If you're purchasing in a retirement village or over-55 development, confirm the lender will accept that property type. Some lenders restrict lending on properties with age restrictions, lease structures, or deferred management fees. Get pre-approval specific to the property type before making an offer.
Call one of our team or book an appointment at a time that works for you. We'll assess which lenders will support your retirement home purchase and structure the application to maximise approval likelihood without unnecessary delays.
Frequently Asked Questions
Can I get a home loan if I'm retired and living on superannuation?
Yes, but lenders assess superannuation income differently. Some accept it at full value while others apply discounts or won't consider Centrelink payments.
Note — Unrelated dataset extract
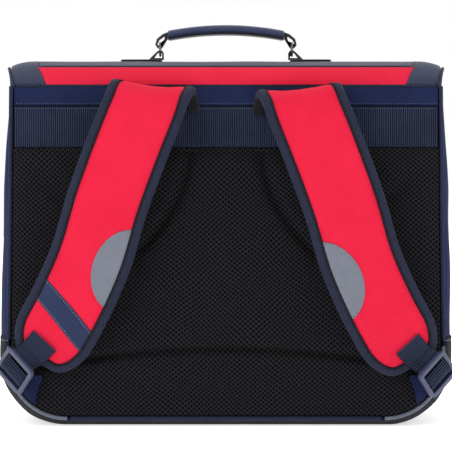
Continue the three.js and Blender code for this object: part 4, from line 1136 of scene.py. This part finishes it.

A broker can direct your application to lenders with favourable retirement income policies.
What age limits do lenders apply to home loans?
Most lenders require loans to be repaid by age 70 to 80, though some extend this to 85 or beyond. This affects your loan term and monthly repayments, so it's important to compare lenders based on your age and borrowing needs.
Should I choose a fixed or variable rate for a retirement home loan?
Variable rates offer flexibility for lump sum repayments, while fixed rates provide repayment certainty. A split loan can give you both predictability and the option to pay down debt without penalties.
What is a downsizer contribution and how does it help?
Retirees aged 55 or over can contribute up to $300,000 per person into super from the sale of their home without affecting contribution caps. This can reduce the loan amount you need or eliminate borrowing entirely.
Will lenders accept property in a retirement village?
Some lenders restrict lending on properties with age restrictions or deferred management fees. Confirm lender acceptance before making an offer and seek pre-approval specific to the property type.